Requirement: Everything from the line containing "obj.matrix_parent_inverse = Matrix.Identity(4)" to the line containing "# tools that several pieces use", both lines included, must be copied exactly; nothing else should be.

Provided material:
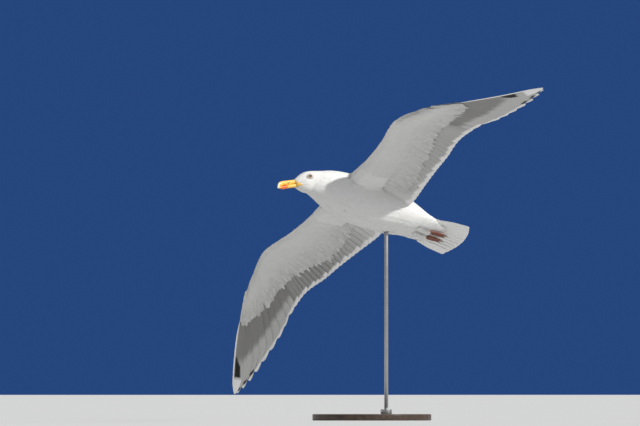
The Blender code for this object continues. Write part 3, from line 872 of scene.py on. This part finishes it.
def primary_colour(feather, run, side, depth, under):
    """Grey primaries, paler towards the tip below, with black marks and white tips outermost. The
    grey below is partly the feathers' own grey and partly painted shade, and the white tips are
    painted brighter than the body's white as painted light. side and depth run from the narrow
    front edge, below 0, to the wide rear edge, above 0."""
    rank = feather + 1
    tone = painted(MANTLE_GREY, UNDER_PRIMARY_GREY_AND_SHADE, under)
    inner = ease(-0.1, 0.3, side)
    start = np.interp(rank, (1, 4, 7, 10), (0.84, 0.72, 0.68, 0.66))
    tongue = past(start, 0.07, run + 0.05 * inner) * (0.45 + 0.55 * inner)
    tone = painted(tone, UNDER_TONGUE, tongue * under)
    first = np.interp(rank, (1, 4, 5, 6, 7, 8, 9, 10), (2, 2, 0.90, 0.84, 0.77, 0.69, 0.60, 0.50))
    last = np.interp(rank, (1, 4, 5, 6, 7, 8, 9, 10), (2, 2, 0.93, 0.93, 0.94, 0.95, 0.86, 0.80))
    first = first + 0.10 * np.clip(side, 0, 1)
    above = past(first, 0.01, run) * (1 - past(last, 0.008, run))
    wedge = np.interp(run, (0.53, 0.60, 0.67, 0.81), (0.0, 0.006, 0.0135, 0.0145))
    dark = ease(-0.0016, -0.0006, depth) * (1 - ease(wedge - 0.0008, wedge + 0.0012, depth))
    dark = dark * (rank == 10) * ease(patch[0], patch[0] + 0.03, run)
    dark = dark * (1 - past(patch[1], 0.006, run))
    mark_at = np.interp(rank, (7, 8, 9), (0.935, 0.948, 0.962))
    mark = ((rank >= 7) * (rank <= 9) * (1 - ease(0.013, 0.019, np.abs(run - mark_at)))
            * ease(-0.2, 0.1, side) * (1 - ease(0.75, 0.95, side)))
    black = np.clip(above * (1 - under) + (dark + mark) * under, 0, 1)
    white = np.maximum(ease(0.955, 0.975, run), (rank == 10) * ease(0.80, 0.83, run))
    white = np.maximum(white, (rank == 9) * ease(0.86, 0.875, run) * (1 - under))
    strip = (rank == 10) * (1 - ease(-0.0016, -0.0006, depth)) * ease(0.1, 0.2, run)
    white = np.maximum(white, strip * under)
    white = np.maximum(white, 0.9 * (rank <= 6) * ease(0.93, 0.955, run))
    tone = painted(painted(tone, EDGE_WHITE_PAINTED_LIGHT, white), TIP_BLACK, black)
    return painted(tone, WHITE, (rank >= 5) * (rank <= 9) * ease(0.972, 0.980, run))


def secondary_colour(feather, run, side, depth, under):
    """Grey secondaries with white ends, below paler at the root of the wing. The grey below is
    partly the feathers' own grey and partly painted shade; on the right wing it is darkened further
    outwards as painted shade, and the white ends are painted brighter than the body's white as
    painted light."""
    deep = 1 - (1 - painted_shade_level) * ease(2, 19, feather)[..., None]
    tone = painted(MANTLE_GREY, UNDER_SECONDARY_GREY_AND_SHADE * deep, under)
    start = np.interp(feather, (0, 5, 12, 23), (0.905, 0.925, 0.935, 0.945))
    start = start + 0.022 * np.sin(feather * 2.4) * under
    white = past(start, 0.022, run + 0.03 * side)
    inner = np.interp(feather, (0, 3, 5, 12, 20), (0.95, 0.62, 0.24, 0.0, 0.0)) * under
    pale = 1 - (1 - inner) * (1 - 0.20 * ease(0.0, 0.8, side) * under)
    return painted(painted(tone, WHITE, pale), EDGE_WHITE_PAINTED_LIGHT, white)


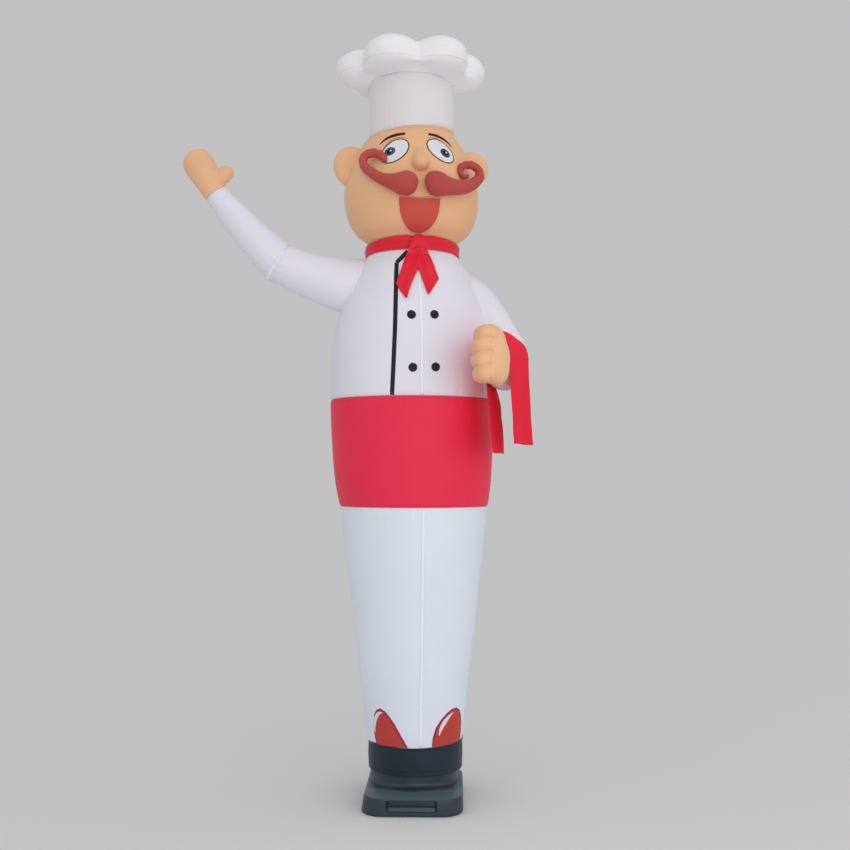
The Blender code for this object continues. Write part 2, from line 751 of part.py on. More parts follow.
def towel():
    """A thin cloth over the bent arm, hanging on both sides of it."""
    places = [j / TOWEL_ACROSS for j in range(TOWEL_ACROSS + 1)]
    lines = []
    for near, far, ripple in reversed(tail_edges(OUTER_TAIL, TOWEL_OUTER_TURN)):
        lines.append([near.lerp(far, place) for place in places] + [ripple])
    for turn in np.linspace(TOWEL_OUTER_TURN, TOWEL_INNER_TURN, TOWEL_ARC_STEPS):
        lines.append([towel_arc_point(turn, place) for place in places] + [0.0])
    for near, far, ripple in tail_edges(INNER_TAIL, TOWEL_INNER_TURN):
        lines.append([near.lerp(far, place) for place in places] + [ripple])

    middles = np.array([line[TOWEL_ACROSS // 2] for line in lines])
    grid = np.array([[list(point) for point in line[:-1]] for line in lines])
    keys = path_keys(middles)
    at = np.linspace(0, keys[-1], TOWEL_ROWS)
    surface = smooth_curve(keys, grid, at)
    ripples = smooth_curve(keys, [line[-1] for line in lines], at)
    ways = np.gradient(surface, at, axis=0)
    rings = []
    for spots, directions, ripple in zip(surface, ways, ripples):
        across = Vector(spots[-1] - spots[0]).normalized()
        back = []
        front = []
        for j in range(TOWEL_ACROSS + 1):
            share = 2 * j / TOWEL_ACROSS - 1
            out = Vector(directions[j]).cross(across).normalized()
            wave = ripple * sin(share * pi * TOWEL_FOLDS / 2 + TOWEL_FOLD_START)
            spot = Vector(spots[j]) + out * wave
            back.append(spot - out * CLOTH_THICKNESS / 2)
            front.append(spot + out * CLOTH_THICKNESS / 2)
        rings.append(back + front[::-1])
    return object_from("towel", skin(rings), "red_fabric")


def build():
    clear_scene()
    frame = blower_frame()
    blower_base(frame)
    blower_tower(frame)
    cable_gland(frame)
    cuff()

    body_band("trousers", TROUSERS_BOTTOM, APRON_BOTTOM, TROUSERS_RINGS, "white_fabric")
    body_band("apron", APRON_BOTTOM + GAP, JACKET_BOTTOM, APRON_RINGS, "red_fabric")
    jacket_span = (JACKET_BOTTOM + GAP, HEAD_BOTTOM, JACKET_RINGS)
    head_span = (HEAD_BOTTOM + GAP, BAND_BOTTOM, HEAD_RINGS)
    body_band("jacket", *jacket_span, "white_fabric")
    body_band("head", *head_span, "skin_fabric")
    body_band("hat_band", BAND_BOTTOM + GAP, CROWN_BOTTOM - GAP, BAND_RINGS, "white_fabric")
    hat_crown()
    torso = body_cutter("torso_cutter", *jacket_span)
    head = body_cutter("head_cutter", *head_span)

    upper = limb("sleeve_raised_upper", RAISED_ARM, "white_fabric", FORWARD, 0, ELBOW_ROW)
    boolean(upper, torso)
    limb("sleeve_raised_fore", RAISED_ARM, "white_fabric", FORWARD, ELBOW_ROW, WRIST_ROW)
    raised_hand()
    bent = limb("sleeve_bent", BENT_ARM, "white_fabric", UPWARD)
    boolean(bent, torso)
    sleeve_end = limb("sleeve_cutter", BENT_ARM, None, UPWARD, BENT_FOREARM_ROW, grow=FIST_GAP)
    fist(as_cutter(sleeve_end))

    ear("ear_left", -1, head)
    ear("ear_right", 1, head)
    nose(head)
    whisker("moustache_left", LEFT_WHISKER, head)
    whisker("moustache_right", RIGHT_WHISKER, head)

    scarf_band()
    ellipsoid("scarf_knot", KNOT_CENTRE, KNOT_HALF, "red_fabric", 16, 10)
    grown = KNOT_HALF + Vector((GAP, GAP, GAP))
    knot = as_cutter(ellipsoid("knot_cutter", KNOT_CENTRE, grown, None, 16, 10))
    scarf_tail("scarf_tail_left", LEFT_TAIL, knot)
    scarf_tail("scarf_tail_right", RIGHT_TAIL, knot)
    towel()


build()
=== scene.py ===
# Inflatable air dancer: a cook in white on a black blower. Metres, +Z up, facing -Y.
from math import cos, hypot, pi, radians, sin

import bmesh
import bpy
import numpy as np
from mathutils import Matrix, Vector


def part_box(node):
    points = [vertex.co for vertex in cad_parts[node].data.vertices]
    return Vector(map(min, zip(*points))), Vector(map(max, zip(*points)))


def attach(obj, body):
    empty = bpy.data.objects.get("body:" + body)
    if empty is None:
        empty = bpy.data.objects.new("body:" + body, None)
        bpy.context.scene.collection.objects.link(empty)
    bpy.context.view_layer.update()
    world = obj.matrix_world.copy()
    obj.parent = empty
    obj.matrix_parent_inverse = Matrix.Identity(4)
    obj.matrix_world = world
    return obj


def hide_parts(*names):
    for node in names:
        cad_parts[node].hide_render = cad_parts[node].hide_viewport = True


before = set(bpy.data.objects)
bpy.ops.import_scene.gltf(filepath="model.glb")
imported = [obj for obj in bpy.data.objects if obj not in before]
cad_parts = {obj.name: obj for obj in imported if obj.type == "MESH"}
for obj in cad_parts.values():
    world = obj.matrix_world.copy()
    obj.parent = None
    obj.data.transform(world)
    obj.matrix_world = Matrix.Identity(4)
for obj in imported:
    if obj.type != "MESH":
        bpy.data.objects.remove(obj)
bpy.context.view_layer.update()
print("frame loaded")

# tools that several pieces use


def smoothCurve(keys, values, at, even=False):
    # cubic through the given values; even keeps it from overshooting
    keys, values, at = (np.asarray(part, float) for part in (keys, values, at))
    if even:
        steps = np.diff(values, axis=0) / np.diff(keys)
        before, after = steps[:-1], steps[1:]
        total = np.where(before + after == 0, 1.0, before + after)
        inner = np.where(before * after > 0, 2 * before * after / total, 0.0)
        slopes = np.concatenate([steps[:1], inner, steps[-1:]])
    else:
        slopes = np.gradient(values, keys, axis=0)
    i = np.clip(np.searchsorted(keys, at) - 1, 0, len(keys) - 2)
    span = keys[i + 1] - keys[i]
    t = (at - keys[i]) / span
    if values.ndim > 1:
        span, t = span[..., None], t[..., None]
    low = (1 + 2 * t) * (1 - t) ** 2 * values[i] + t * (1 - t) ** 2 * span * slopes[i]
    return low + t * t * (3 - 2 * t) * values[i + 1] + t * t * (t - 1) * span * slopes[i + 1]


def dip(distance, reach):
    return np.exp(-(distance / reach) ** 2)


def fade(distance, reach):
    return np.exp(-np.abs(distance) / reach)


def smoothStep(values, low=0.0, high=1.0):
    t = np.clip((values - low) / (high - low), 0, 1)
    return t * t * (3 - 2 * t)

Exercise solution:
    obj.matrix_parent_inverse = Matrix.Identity(4)
    obj.matrix_world = world
    return obj


def hide_parts(*names):
    for node in names:
        cad_parts[node].hide_render = cad_parts[node].hide_viewport = True


before = set(bpy.data.objects)
bpy.ops.import_scene.gltf(filepath="model.glb")
imported = [obj for obj in bpy.data.objects if obj not in before]
cad_parts = {obj.name: obj for obj in imported if obj.type == "MESH"}
for obj in cad_parts.values():
    world = obj.matrix_world.copy()
    obj.parent = None
    obj.data.transform(world)
    obj.matrix_world = Matrix.Identity(4)
for obj in imported:
    if obj.type != "MESH":
        bpy.data.objects.remove(obj)
bpy.context.view_layer.update()
print("frame loaded")

# tools that several pieces use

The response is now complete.